Challenge
Which lines run from the first one up to and including the one with "return np.array(line)"? Print exactly those.

╔══

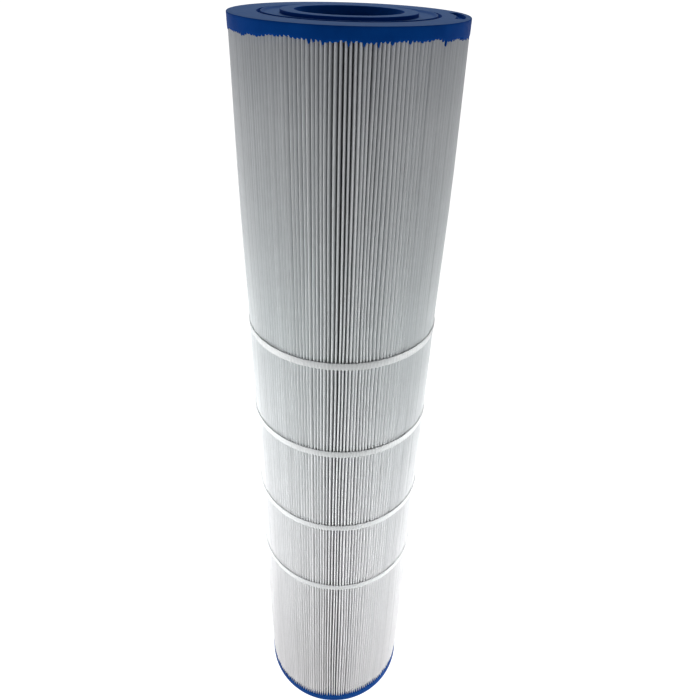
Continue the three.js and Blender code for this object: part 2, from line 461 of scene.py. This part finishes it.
def fold_line(pleats, z, bulge):
    """The middle line of the folded sheet at height z, from one free edge round to the other."""
    tip_angle = pleats.angles(z)
    tip_radius = pleats.radii(z) - SHEET / 2
    legs = np.arange(2 * PLEATS)
    root = polar(ROOT_R + SHEET / 2, SEAM_ANGLE + SEAM_GAP / 2 + legs * pleats.step, 0)
    depth = np.array([FLANK_DEPTH, TIP_HALF, 0, TIP_HALF, FLANK_DEPTH])
    aside = np.array([-FLANK_HALF, -TIP_HALF, 0, TIP_HALF, FLANK_HALF])
    fold = polar(tip_radius[:, None] - depth, tip_angle[:, None], pleats.width[:, None] * aside)
    edge = polar(TIP_R - 0.4 * MM, SEAM_ANGLE + SEAM_GAP / 2 * np.array([1, -1]), 0)
    share = (MID_LEG_R - ROOT_R) / (TIP_R - ROOT_R)
    line = []
    for valley in range(PLEATS):
        down, up = 2 * valley, 2 * valley + 1
        above_down = edge[0] if valley == 0 else fold[valley, -1]
        above_up = edge[1] if valley == PLEATS - 1 else fold[valley + 1, 0]
        if valley == 0:
            line.append(edge[0])
        line.append(root[down] + (above_down - root[down]) * share + bulge[down])
        line += [root[down], root[up]]
        line.append(root[up] + (above_up - root[up]) * share + bulge[up])
        line += [edge[1]] if valley == PLEATS - 1 else list(fold[valley + 1])
    return np.array(line)


def offset_sides(line):
    """The two faces of the sheet, half its thickness to each side of its middle line."""
    run = np.diff(line, axis=0)
    run /= np.linalg.norm(run, axis=1)[:, None]
    right = np.stack([run[:, 1], -run[:, 0]], axis=1)
    normal = np.concatenate([right[:1], right[:-1] + right[1:], right[-1:]])
    normal /= np.linalg.norm(normal, axis=1)[:, None]
    return line + normal * SHEET / 2, line - normal * SHEET / 2


def build_media(pleats, material):
    """The whole folded sheet as one closed ribbon of real thickness."""
    rng = np.random.default_rng(41)
    sway = 0.1 * MM * rng.standard_normal((2 * PLEATS, 2))
    heights = media_heights()
    rows = []
    for z in heights:
        outer, inner = offset_sides(fold_line(pleats, z, sway))
        loop = np.concatenate([outer, inner[::-1]])
        rows.append(np.column_stack([loop, np.full(len(loop), z)]))
    points = np.concatenate(rows)
    around = len(rows[0])
    side = around // 2
    faces = []
    for row in range(len(heights) - 1):
        start = row * around
        for i in range(around):
            after = (i + 1) % around
            faces.append((start + i, start + after, start + around + after, start + around + i))
    for start in (0, (len(heights) - 1) * around):
        for i in range(side - 1):
            faces.append((start + i, start + i + 1, start + around - 2 - i, start + around - 1 - i))
    piece = add_piece("pleated_cloth", points, faces, material, ["pleated_media"], 65)
    spread = float(np.linalg.norm(np.diff(fold_line(pleats, heights[0], sway), axis=0), axis=1).sum())
    return piece


def build_seam(material):
    """The glue bead between the sheet's free edges: a thin blade with a lumpy outer lip."""
    rng = np.random.default_rng(7)
    count = 120
    heights = np.linspace(MEDIA_BOTTOM, MEDIA_TOP, count)
    lump = blur(rng.standard_normal(count), 2.0)
    half_angle = SEAM_GAP / 2
    outline = [(60, 0.35), (TIP_R / MM - 1.2, 0.62), (TIP_R / MM - 0.4, 0.66), (TIP_R / MM, 0.4)]
    section = [(r * MM, s) for r, s in outline] + [(r * MM, -s) for r, s in outline[::-1]]
    rows = []
    for z, swell in zip(heights, lump):
        out = [(r + (0.16 * swell * MM if r > TIP_R - 1 * MM else 0), s) for r, s in section]
        flat = [polar(r, SEAM_ANGLE + s * half_angle, 0) for r, s in out]
        rows.append([(x, y, z) for x, y in flat])
    points = [point for row in rows for point in row]
    size = len(section)
    faces = [tuple(range(size)), tuple(range((count - 1) * size, count * size))]
    for row in range(count - 1):
        numbers = range(row * size, (row + 1) * size)
        faces += join_rings(numbers, [n + size for n in numbers])
    return add_piece("seam_glue_bead", points, faces, material, ["media_seam"], 40)


# ---------------------------------------------------------------- end caps
# Heights inside a cap are counted down from its flat rim plane, in millimetres.
BORE_R = 38.1
LIP_R = 39.4
COLLAR_TOP = 1.4
COLLAR_R = 51.2
DISH = -1.3
GROOVE_R = 66.7
MARK_SPAN = math.radians(32)
MARK_ANGLE = math.radians(-2)
MARK_R = (78.5, 85.0)
MARK_WAIST_R = 80.0             # the recess is narrower than this at its middle
MARK_DEPTH = 2.4
COARSE = 2                      # points per pleat pitch on the moulded top
FINE = 8                        # points per pleat pitch along the ragged edge
UPPER_SKIRT = 9.0               # how far the urethane reaches along the pleats at each end
LOWER_SKIRT = 11.2
UPPER_DRIPS = (0.6, 0.9)        # least height of the drips in the gaps, and what chance adds
LOWER_DRIPS = (2.6, 3.4)
UPPER_GAP = 0.9                 # how far the drips lie behind the cap's wall
LOWER_GAP = 1.7
POTTING_RISE = 0.6              # how much more of it stands between the pleats
SKIRT_TILT = 1.3                # more of it on the +X side, less on the other
WALL_START = -3.4               # depth where the skirt's plain wall begins
TUCK = 0.35                     # how far the edge turns in behind the wall
MENISCUS = (2.9, 6.0)           # how far behind the wall the potting starts, and is level


def moulded_outline():
    """Corners (r, z) of the moulded face, from inside the bore to the top of the skirt."""
    rim = [(r, 0.0) for r in (69.0, 72.0, 75.5, 78.2, 78.8, 81.7, 84.7, 85.3, 86.8)]
    return [
        (LIP_R, -12.0),
        *arc(BORE_R + 0.6, -11.4, 0.6, 270, 180, 3),
        (BORE_R, -5.5), (BORE_R + 0.5, -3.6), (BORE_R + 1.5, -1.2),
        *arc(BORE_R + 3.1, COLLAR_TOP - 0.8, 0.8, 165, 90, 4),
        (44.5, COLLAR_TOP), (48.0, COLLAR_TOP),
        *arc(COLLAR_R - 0.5, COLLAR_TOP - 0.5, 0.5, 90, 0, 4),
        (COLLAR_R, DISH + 0.5),
        *arc(COLLAR_R + 0.4, DISH + 0.4, 0.4, 180, 270, 3),
        (56.0, DISH), (60.8, DISH), (62.6, DISH + 0.3), (63.8, 0.0),
        *arc(GROOVE_R - 1.8, -0.1, 0.5, 110, 10, 3),
        *arc(GROOVE_R, -2.6, 0.5, 200, 340, 4),
        *arc(GROOVE_R + 1.5, -0.3, 0.3, 170, 90, 2),
        *rim,
        *arc(CAP_R / MM - 0.7, -0.7, 0.7, 90, 0, 4),
        (CAP_R / MM, -2.6),
    ]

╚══

Output for this exercise
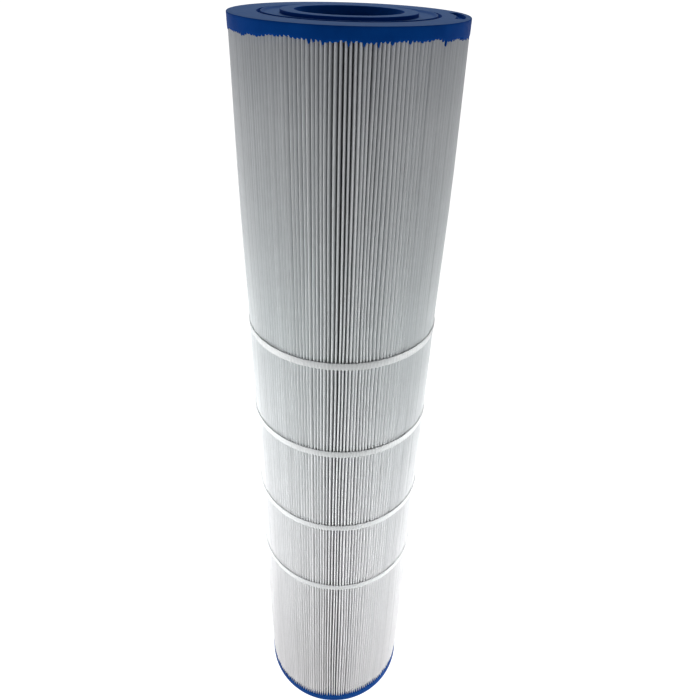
Continue the three.js and Blender code for this object: part 2, from line 461 of scene.py. This part finishes it.
def fold_line(pleats, z, bulge):
    """The middle line of the folded sheet at height z, from one free edge round to the other."""
    tip_angle = pleats.angles(z)
    tip_radius = pleats.radii(z) - SHEET / 2
    legs = np.arange(2 * PLEATS)
    root = polar(ROOT_R + SHEET / 2, SEAM_ANGLE + SEAM_GAP / 2 + legs * pleats.step, 0)
    depth = np.array([FLANK_DEPTH, TIP_HALF, 0, TIP_HALF, FLANK_DEPTH])
    aside = np.array([-FLANK_HALF, -TIP_HALF, 0, TIP_HALF, FLANK_HALF])
    fold = polar(tip_radius[:, None] - depth, tip_angle[:, None], pleats.width[:, None] * aside)
    edge = polar(TIP_R - 0.4 * MM, SEAM_ANGLE + SEAM_GAP / 2 * np.array([1, -1]), 0)
    share = (MID_LEG_R - ROOT_R) / (TIP_R - ROOT_R)
    line = []
    for valley in range(PLEATS):
        down, up = 2 * valley, 2 * valley + 1
        above_down = edge[0] if valley == 0 else fold[valley, -1]
        above_up = edge[1] if valley == PLEATS - 1 else fold[valley + 1, 0]
        if valley == 0:
            line.append(edge[0])
        line.append(root[down] + (above_down - root[down]) * share + bulge[down])
        line += [root[down], root[up]]
        line.append(root[up] + (above_up - root[up]) * share + bulge[up])
        line += [edge[1]] if valley == PLEATS - 1 else list(fold[valley + 1])
    return np.array(line)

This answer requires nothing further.